> Data
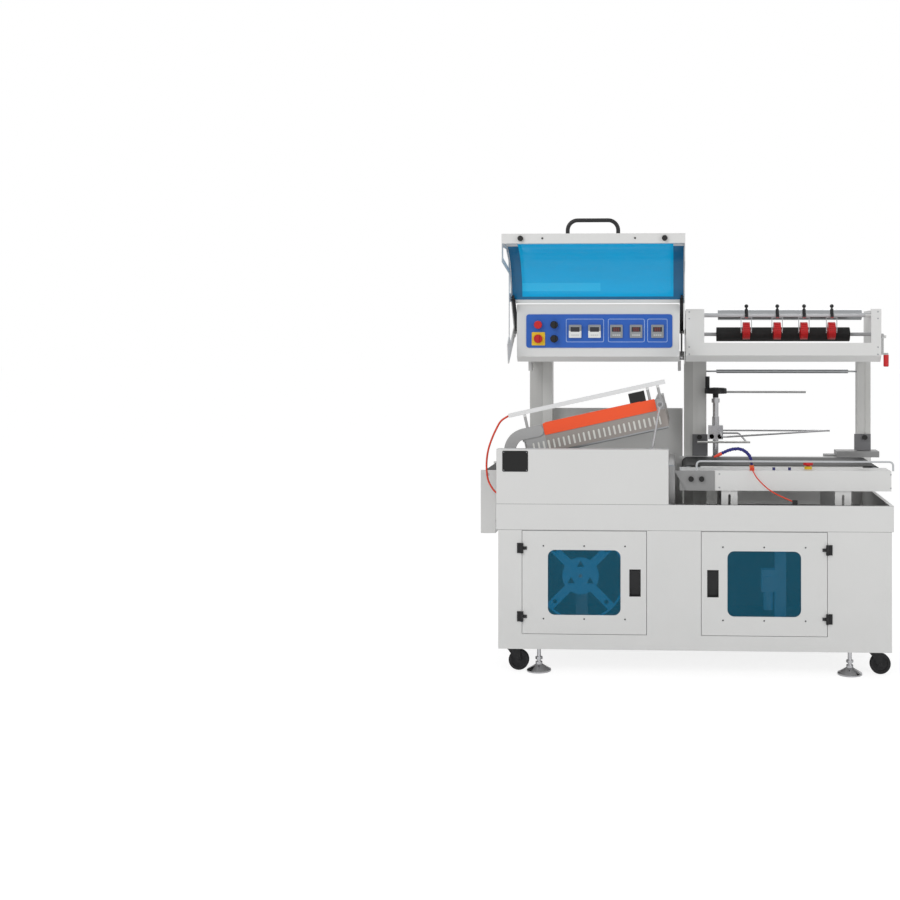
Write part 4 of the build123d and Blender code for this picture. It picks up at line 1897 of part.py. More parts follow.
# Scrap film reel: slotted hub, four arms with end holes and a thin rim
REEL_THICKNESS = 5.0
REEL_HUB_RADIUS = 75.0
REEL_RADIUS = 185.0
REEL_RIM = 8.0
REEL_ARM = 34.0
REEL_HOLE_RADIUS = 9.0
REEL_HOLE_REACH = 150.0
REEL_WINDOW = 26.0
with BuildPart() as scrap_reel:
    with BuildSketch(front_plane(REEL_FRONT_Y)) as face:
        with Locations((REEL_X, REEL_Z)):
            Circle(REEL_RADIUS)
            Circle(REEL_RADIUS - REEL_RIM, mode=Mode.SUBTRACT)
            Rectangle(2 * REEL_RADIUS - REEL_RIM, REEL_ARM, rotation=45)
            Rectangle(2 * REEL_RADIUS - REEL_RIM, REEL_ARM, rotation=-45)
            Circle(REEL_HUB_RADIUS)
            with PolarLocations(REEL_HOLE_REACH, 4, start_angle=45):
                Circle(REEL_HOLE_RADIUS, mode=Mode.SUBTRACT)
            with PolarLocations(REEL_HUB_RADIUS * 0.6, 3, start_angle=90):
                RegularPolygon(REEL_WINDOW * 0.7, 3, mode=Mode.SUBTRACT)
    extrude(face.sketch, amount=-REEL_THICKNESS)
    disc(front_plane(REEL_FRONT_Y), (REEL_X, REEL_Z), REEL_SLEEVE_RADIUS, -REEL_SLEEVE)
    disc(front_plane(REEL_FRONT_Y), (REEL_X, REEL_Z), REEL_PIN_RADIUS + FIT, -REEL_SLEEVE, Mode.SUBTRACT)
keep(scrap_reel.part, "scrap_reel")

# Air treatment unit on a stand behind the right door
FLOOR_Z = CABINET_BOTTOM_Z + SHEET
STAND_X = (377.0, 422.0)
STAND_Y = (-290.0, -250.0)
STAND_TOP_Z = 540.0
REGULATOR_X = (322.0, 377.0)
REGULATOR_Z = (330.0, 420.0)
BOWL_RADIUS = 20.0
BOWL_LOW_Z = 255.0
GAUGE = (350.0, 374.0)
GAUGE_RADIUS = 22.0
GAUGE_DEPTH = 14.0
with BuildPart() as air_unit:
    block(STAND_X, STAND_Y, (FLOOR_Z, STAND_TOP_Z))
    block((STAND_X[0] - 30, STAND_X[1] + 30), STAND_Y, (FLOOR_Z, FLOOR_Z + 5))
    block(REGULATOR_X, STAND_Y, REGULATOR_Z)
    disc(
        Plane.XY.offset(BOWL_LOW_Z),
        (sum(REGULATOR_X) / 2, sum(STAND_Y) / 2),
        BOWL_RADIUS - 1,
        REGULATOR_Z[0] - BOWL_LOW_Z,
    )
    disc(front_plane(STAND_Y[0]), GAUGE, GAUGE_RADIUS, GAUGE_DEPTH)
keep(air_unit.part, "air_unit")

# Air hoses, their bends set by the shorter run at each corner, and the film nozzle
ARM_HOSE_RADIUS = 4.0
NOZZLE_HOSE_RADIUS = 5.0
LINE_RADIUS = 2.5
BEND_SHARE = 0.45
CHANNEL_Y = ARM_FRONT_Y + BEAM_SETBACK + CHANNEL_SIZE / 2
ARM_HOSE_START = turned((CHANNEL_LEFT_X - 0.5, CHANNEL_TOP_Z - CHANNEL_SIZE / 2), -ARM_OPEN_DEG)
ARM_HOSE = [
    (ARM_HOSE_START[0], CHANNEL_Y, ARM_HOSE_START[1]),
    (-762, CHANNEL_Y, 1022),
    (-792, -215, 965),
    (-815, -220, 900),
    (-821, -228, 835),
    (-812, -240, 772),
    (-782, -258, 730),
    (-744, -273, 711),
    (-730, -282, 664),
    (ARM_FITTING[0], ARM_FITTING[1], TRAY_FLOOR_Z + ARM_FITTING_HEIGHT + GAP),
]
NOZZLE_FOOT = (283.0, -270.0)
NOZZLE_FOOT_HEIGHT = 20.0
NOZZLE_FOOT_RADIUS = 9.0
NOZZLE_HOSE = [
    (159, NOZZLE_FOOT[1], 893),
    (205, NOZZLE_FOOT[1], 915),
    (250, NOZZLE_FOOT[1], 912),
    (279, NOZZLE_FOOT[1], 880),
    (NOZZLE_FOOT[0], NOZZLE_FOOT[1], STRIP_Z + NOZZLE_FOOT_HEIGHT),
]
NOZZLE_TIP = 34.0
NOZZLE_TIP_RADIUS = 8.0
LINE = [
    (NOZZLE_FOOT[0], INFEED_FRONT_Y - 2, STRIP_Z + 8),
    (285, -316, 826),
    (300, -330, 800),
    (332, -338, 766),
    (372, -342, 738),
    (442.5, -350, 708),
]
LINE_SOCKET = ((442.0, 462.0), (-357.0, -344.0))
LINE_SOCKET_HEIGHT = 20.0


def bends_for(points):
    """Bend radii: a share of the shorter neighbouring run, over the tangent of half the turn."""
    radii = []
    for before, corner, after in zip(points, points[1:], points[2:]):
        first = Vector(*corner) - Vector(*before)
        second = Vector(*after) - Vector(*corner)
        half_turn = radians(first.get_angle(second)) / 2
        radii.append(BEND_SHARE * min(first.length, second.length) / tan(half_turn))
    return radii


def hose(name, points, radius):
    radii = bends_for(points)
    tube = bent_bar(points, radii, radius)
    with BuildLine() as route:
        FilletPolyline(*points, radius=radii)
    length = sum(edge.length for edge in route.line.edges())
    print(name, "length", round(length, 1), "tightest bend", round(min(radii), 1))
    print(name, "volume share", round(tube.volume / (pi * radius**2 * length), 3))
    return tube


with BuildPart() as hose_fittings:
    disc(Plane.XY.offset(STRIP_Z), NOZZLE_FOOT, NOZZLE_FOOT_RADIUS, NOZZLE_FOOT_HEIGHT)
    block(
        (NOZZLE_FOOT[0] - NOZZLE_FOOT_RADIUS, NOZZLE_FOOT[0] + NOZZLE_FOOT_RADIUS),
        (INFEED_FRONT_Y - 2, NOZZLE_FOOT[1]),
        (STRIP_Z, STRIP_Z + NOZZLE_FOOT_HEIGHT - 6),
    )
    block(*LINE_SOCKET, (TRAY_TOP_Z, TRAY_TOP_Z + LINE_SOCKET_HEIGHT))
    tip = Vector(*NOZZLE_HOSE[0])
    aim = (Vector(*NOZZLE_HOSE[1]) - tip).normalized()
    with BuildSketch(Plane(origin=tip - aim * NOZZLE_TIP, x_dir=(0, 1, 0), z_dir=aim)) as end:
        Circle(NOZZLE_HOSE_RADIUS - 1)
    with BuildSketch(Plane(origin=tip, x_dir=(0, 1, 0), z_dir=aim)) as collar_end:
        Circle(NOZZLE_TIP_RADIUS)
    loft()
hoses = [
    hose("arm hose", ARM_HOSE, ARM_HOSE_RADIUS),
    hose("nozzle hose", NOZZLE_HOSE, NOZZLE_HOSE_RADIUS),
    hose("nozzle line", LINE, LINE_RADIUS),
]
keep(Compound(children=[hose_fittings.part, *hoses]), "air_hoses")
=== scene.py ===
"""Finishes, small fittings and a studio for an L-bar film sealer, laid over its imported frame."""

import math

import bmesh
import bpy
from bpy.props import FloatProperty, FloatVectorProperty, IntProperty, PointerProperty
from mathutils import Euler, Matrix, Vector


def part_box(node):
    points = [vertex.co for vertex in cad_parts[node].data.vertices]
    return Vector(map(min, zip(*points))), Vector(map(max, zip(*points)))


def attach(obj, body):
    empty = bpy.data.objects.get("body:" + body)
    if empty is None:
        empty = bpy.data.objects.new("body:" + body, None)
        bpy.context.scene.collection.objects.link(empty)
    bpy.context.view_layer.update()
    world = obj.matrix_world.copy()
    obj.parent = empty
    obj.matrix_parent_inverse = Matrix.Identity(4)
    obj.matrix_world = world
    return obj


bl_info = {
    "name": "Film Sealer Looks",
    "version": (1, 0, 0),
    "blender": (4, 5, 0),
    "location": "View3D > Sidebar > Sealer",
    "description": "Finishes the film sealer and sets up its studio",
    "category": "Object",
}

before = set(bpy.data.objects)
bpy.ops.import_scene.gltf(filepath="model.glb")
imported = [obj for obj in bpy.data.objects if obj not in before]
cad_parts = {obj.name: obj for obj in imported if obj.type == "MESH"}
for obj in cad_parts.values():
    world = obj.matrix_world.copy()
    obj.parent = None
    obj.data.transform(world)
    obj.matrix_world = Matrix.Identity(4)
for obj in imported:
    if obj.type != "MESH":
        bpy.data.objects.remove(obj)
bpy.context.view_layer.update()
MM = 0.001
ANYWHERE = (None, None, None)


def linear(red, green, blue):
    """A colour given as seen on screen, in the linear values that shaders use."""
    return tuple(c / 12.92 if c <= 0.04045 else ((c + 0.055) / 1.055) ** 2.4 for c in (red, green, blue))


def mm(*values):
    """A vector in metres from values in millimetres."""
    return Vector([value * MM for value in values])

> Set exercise
Extract the lines from the line with "with BuildSketch(Plane(origin=tip, x_dir=(0, 1, 0), z_dir=aim))" to the line with "if empty is", inclusive, reproducing them exactly and leaving out every other line.

> Solution
    with BuildSketch(Plane(origin=tip, x_dir=(0, 1, 0), z_dir=aim)) as collar_end:
        Circle(NOZZLE_TIP_RADIUS)
    loft()
hoses = [
    hose("arm hose", ARM_HOSE, ARM_HOSE_RADIUS),
    hose("nozzle hose", NOZZLE_HOSE, NOZZLE_HOSE_RADIUS),
    hose("nozzle line", LINE, LINE_RADIUS),
]
keep(Compound(children=[hose_fittings.part, *hoses]), "air_hoses")
=== scene.py ===
"""Finishes, small fittings and a studio for an L-bar film sealer, laid over its imported frame."""

import math

import bmesh
import bpy
from bpy.props import FloatProperty, FloatVectorProperty, IntProperty, PointerProperty
from mathutils import Euler, Matrix, Vector


def part_box(node):
    points = [vertex.co for vertex in cad_parts[node].data.vertices]
    return Vector(map(min, zip(*points))), Vector(map(max, zip(*points)))


def attach(obj, body):
    empty = bpy.data.objects.get("body:" + body)
    if empty is None:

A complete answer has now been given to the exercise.